■ **What the task requires**:
Return the first line, the line containing "SHOWN_BAND = 0.022", and every line between them, exactly as they stand.

○ ○ ○ ○ ○ ○ ○

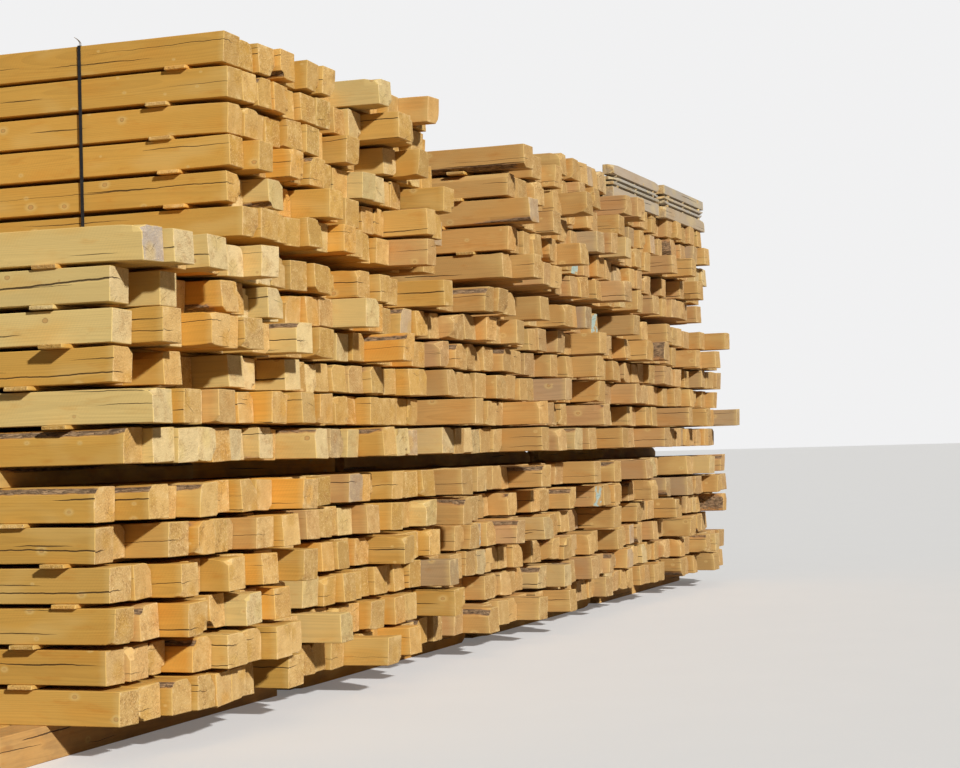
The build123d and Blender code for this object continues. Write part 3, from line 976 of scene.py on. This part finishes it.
class LUMBER_OT_piles(bpy.types.Operator):
    """Make the weathered timbers and boards on top"""

    bl_idname = "lumber.piles"
    bl_label = "Weathered piles"

    def execute(self, context):
        look = context.scene.lumber_timbers
        materials = wood_materials(look, "weathered", 0.10, GREY_STAIN)
        wear = Wear(WEATHERED_SHARES, chips=0.3, wane=0.15, skew=0.006)
        for node_name in PILE_NODES:
            dress(node_name, node_name.replace("pile_", "weathered_"), materials, look,
                  wear, PILE_GRID, long_axis=1 if node_name == "pile_spacers" else 0)
        return {"FINISHED"}


# Width of a strap as the solid has it, and as the photograph shows it
SOLID_BAND = 0.027
SHOWN_BAND = 0.022

# Worn edges and thicknesses of the strap's parts, and how far a seal reaches past the band
BAND_EDGE = 0.0004
SEAL_EDGE = 0.0006
SEAL_THICKNESS = 0.0032
SEAL_MARGIN = 0.005
TAIL_THICKNESS = 0.0009

# Where the first seal sits, how much farther in the second one is, and the crimps along each
SEAL_INSET = 0.30
SEAL_STEP = 0.22
CRIMPS = 3
CRIMP_DEPTH = 0.10

# Where the tail starts and how far it sways, and its lean and rise as shares of its size. Towards its tip it
# narrows by a share of its width and turns by an angle.
TAIL_INSET = 0.012
TAIL_LIFT = 0.001
TAIL_SWAY = 0.012
TAIL_LEAN = 0.65
TAIL_RISE = 0.9
TAIL_TAPER = 0.55
TAIL_TWIST = 0.9


def band_piece(name, bm, material):
    """Turns a finished bmesh into a piece of the strap."""
    bmesh.ops.recalc_face_normals(bm, faces=bm.faces)
    piece = add_object(name, mesh_from(bm, name, [material]))
    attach(piece, "root")
    return piece


class LUMBER_OT_straps(bpy.types.Operator):
    """Make the straps, their seals and the loose tail"""

    bl_idname = "lumber.straps"
    bl_label = "Straps"

    def execute(self, context):
        look = context.scene.lumber_straps
        band = plain_band_material("strap_band", look.band, 0.62, 0.07)
        tail_finish = plain_band_material("strap_tail", look.tail, 0.6, 0.3)
        metal = seal_material("strap_seal")
        low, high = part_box("straps")
        lines = (low.y + SOLID_BAND / 2, high.y - SOLID_BAND / 2)
        bm = merged_copy("straps")
        break_edges(bm, BAND_EDGE)
        for vert in bm.verts:
            line = lines[0] if vert.co.y < 0 else lines[1]
            vert.co.y = line + (vert.co.y - line) * SHOWN_BAND / SOLID_BAND
        straps = band_piece("strap_bands", bm, band)
        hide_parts("straps")

        for number, line in enumerate(lines):
            centre = Vector((low.x + SEAL_INSET + SEAL_STEP * number, line, high.z))
            seal = bmesh.new()
            bmesh.ops.create_cube(seal, size=1.0)
            size = (look.seal_length, SHOWN_BAND + SEAL_MARGIN, SEAL_THICKNESS)
            bmesh.ops.scale(seal, vec=size, verts=seal.verts)
            bmesh.ops.subdivide_edges(seal, edges=edges_along(seal, 0, 0.02), cuts=2 * CRIMPS,
                                      use_grid_fill=True)
            for vert in seal.verts:
                crimp = 0.5 + 0.5 * math.cos(vert.co.x / look.seal_length * 2 * CRIMPS * math.pi)
                vert.co.y *= 1.0 - CRIMP_DEPTH * crimp
            break_edges(seal, SEAL_EDGE)
            bmesh.ops.translate(seal, vec=centre, verts=seal.verts)
            band_piece(f"strap_seal_{number + 1}", seal, metal)

            # A short tail stands up, twisted, from the near top edge
            tail = bmesh.new()
            bmesh.ops.create_grid(tail, x_segments=14, y_segments=1, size=0.5)
            for vert in tail.verts:
                share = vert.co.x + 0.5
                across = vert.co.y * SHOWN_BAND * (1.0 - TAIL_TAPER * share)
                twist = TAIL_TWIST * share
                vert.co = (TAIL_SWAY * math.sin(share * 3.0) + across * math.sin(twist),
                           TAIL_LEAN * look.tail_size * share * share + across * math.cos(twist),
                           TAIL_LIFT + look.tail_size * TAIL_RISE * share)
            foot = Vector((low.x + TAIL_INSET, line, high.z))
            bmesh.ops.translate(tail, vec=foot, verts=tail.verts)
            bmesh.ops.solidify(tail, geom=list(tail.faces), thickness=TAIL_THICKNESS)
            band_piece(f"strap_tail_{number + 1}", tail, tail_finish)
        return {"FINISHED"}


# The camera, from the fit of the photograph's perspective: metres from the near corner of the row, degrees
CAMERA_PLACE = (-8.593, -5.087, 1.486)
CAMERA_YAW = 19.94
CAMERA_PITCH = 1.862
CAMERA_ROLL = -1.602
SENSOR_WIDTH = 36.0

# Half the width of the floor, the way in which the main light shines, and the tint of the light all round
FLOOR_REACH = 400.0
KEY_DIRECTION = (0.53, 0.72, -0.45)
SKY_TINT = (1.0, 0.94, 0.86, 1)


class LUMBER_OT_stage(bpy.types.Operator):
    """Make the floor, the light and the camera"""

    bl_idname = "lumber.stage"
    bl_label = "Stage"

    def execute(self, context):
        look = context.scene.lumber_stage
        scene = context.scene
        scene.view_settings.view_transform = "Standard"

        bm = bmesh.new()
        bmesh.ops.create_grid(bm, x_segments=2, y_segments=2, size=FLOOR_REACH)
        floor = add_object("floor", mesh_from(bm, "floor", [floor_material(look)]))

        scene.world = bpy.data.worlds.new("plain_background")
        g = Graph(scene.world)
        light = g.node("ShaderNodeBackground", None, {"Color": SKY_TINT, "Strength": look.sky_light})
        shown = g.node("ShaderNodeBackground", None,
                       {"Color": (look.sky, look.sky, look.sky * 1.005, 1), "Strength": 1.0})
        sky = g.node("ShaderNodeMixShader", None, {0: seen_directly(g), 1: light, 2: shown})
        g.node("ShaderNodeOutputWorld", None, {0: sky})

        key_data = bpy.data.lights.new("key", "SUN")
        key_data.energy = look.key_light
        key_data.angle = look.key_softness
        key = add_object("key", key_data)
        key.rotation_mode = "QUATERNION"
        key.rotation_quaternion = Vector(KEY_DIRECTION).to_track_quat("-Z", "Y")

        camera_data = bpy.data.cameras.new("camera")
        camera_data.lens = look.lens
        camera_data.sensor_width = SENSOR_WIDTH
        camera_data.clip_end = 1000.0
        camera = add_object("camera", camera_data)
        yaw, pitch, roll = (math.radians(angle) for angle in (CAMERA_YAW, CAMERA_PITCH, CAMERA_ROLL))
        forward = Vector((math.cos(pitch) * math.cos(yaw), math.cos(pitch) * math.sin(yaw), math.sin(pitch)))
        right = forward.cross(Vector((0, 0, 1))).normalized()
        above = right.cross(forward)
        side = right * math.cos(roll) + above * math.sin(roll)
        top = above * math.cos(roll) - right * math.sin(roll)
        turn = Matrix((side, top, -forward)).transposed()
        place = Vector((ROW_START, FRONT_LINE, 0)) + Vector(CAMERA_PLACE)
        camera.matrix_world = Matrix.Translation(place) @ turn.to_4x4()
        scene.camera = camera
        return {"FINISHED"}


class LUMBER_PT_panel(bpy.types.Panel):
    """Lists the operators and the look of the stack"""

    bl_label = "Lumber Stack"
    bl_idname = "LUMBER_PT_panel"
    bl_space_type = "VIEW_3D"
    bl_region_type = "UI"
    bl_category = "Lumber Stack"

    def draw(self, context):
        layout = self.layout
        for operator in OPERATORS:
            layout.operator(operator.bl_idname)
        for group in LOOKS:
            box = layout.box()
            look = getattr(context.scene, group)
            for key in look.__annotations__:
                box.prop(look, key)


OPERATORS = (LUMBER_OT_stage, LUMBER_OT_bundles, LUMBER_OT_stickers, LUMBER_OT_bearers, LUMBER_OT_piles,
             LUMBER_OT_straps)
LOOKS = {"lumber_timbers": LumberTimberLook, "lumber_straps": LumberStrapLook,
         "lumber_stage": LumberStageLook}
CLASSES = (*LOOKS.values(), *OPERATORS, LUMBER_PT_panel)


def register():
    for cls in CLASSES:
        bpy.utils.register_class(cls)
    for name, group in LOOKS.items():
        setattr(bpy.types.Scene, name, bpy.props.PointerProperty(type=group))


def unregister():
    for name in LOOKS:
        delattr(bpy.types.Scene, name)
    for cls in reversed(CLASSES):
        bpy.utils.unregister_class(cls)


def main():
    register()
    bpy.ops.lumber.stage()
    bpy.ops.lumber.bundles()
    bpy.ops.lumber.stickers()
    bpy.ops.lumber.bearers()
    bpy.ops.lumber.piles()
    bpy.ops.lumber.straps()


if __name__ == "__main__":
    main()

○ ○ ○ ○ ○ ○ ○

■ **Task response**:
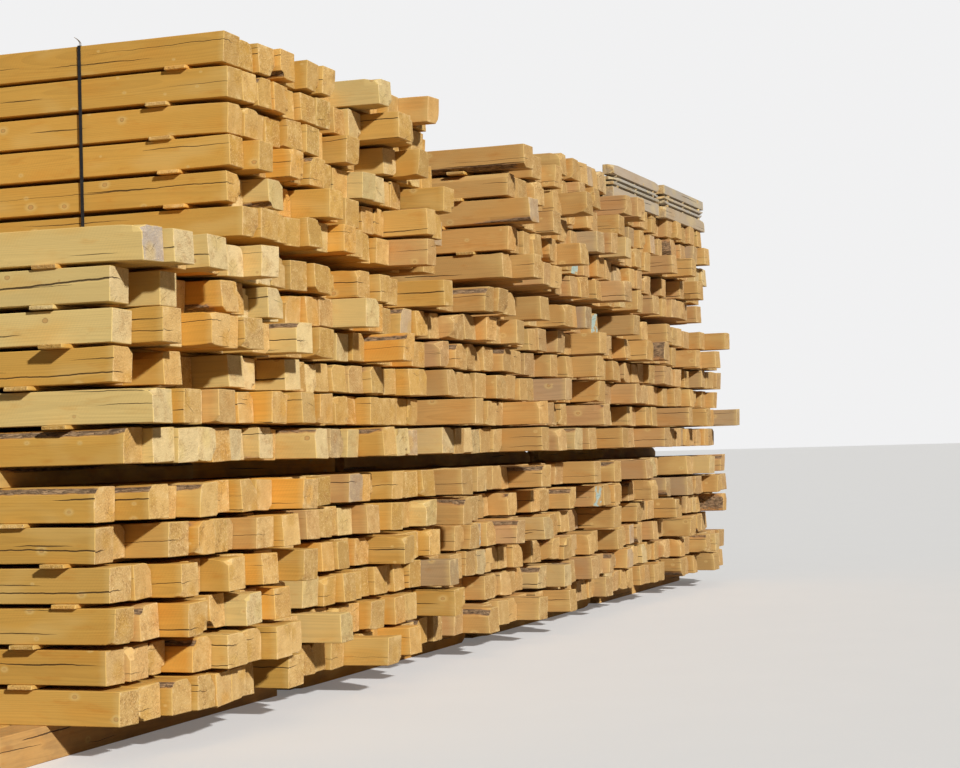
The build123d and Blender code for this object continues. Write part 3, from line 976 of scene.py on. This part finishes it.
class LUMBER_OT_piles(bpy.types.Operator):
    """Make the weathered timbers and boards on top"""

    bl_idname = "lumber.piles"
    bl_label = "Weathered piles"

    def execute(self, context):
        look = context.scene.lumber_timbers
        materials = wood_materials(look, "weathered", 0.10, GREY_STAIN)
        wear = Wear(WEATHERED_SHARES, chips=0.3, wane=0.15, skew=0.006)
        for node_name in PILE_NODES:
            dress(node_name, node_name.replace("pile_", "weathered_"), materials, look,
                  wear, PILE_GRID, long_axis=1 if node_name == "pile_spacers" else 0)
        return {"FINISHED"}


# Width of a strap as the solid has it, and as the photograph shows it
SOLID_BAND = 0.027
SHOWN_BAND = 0.022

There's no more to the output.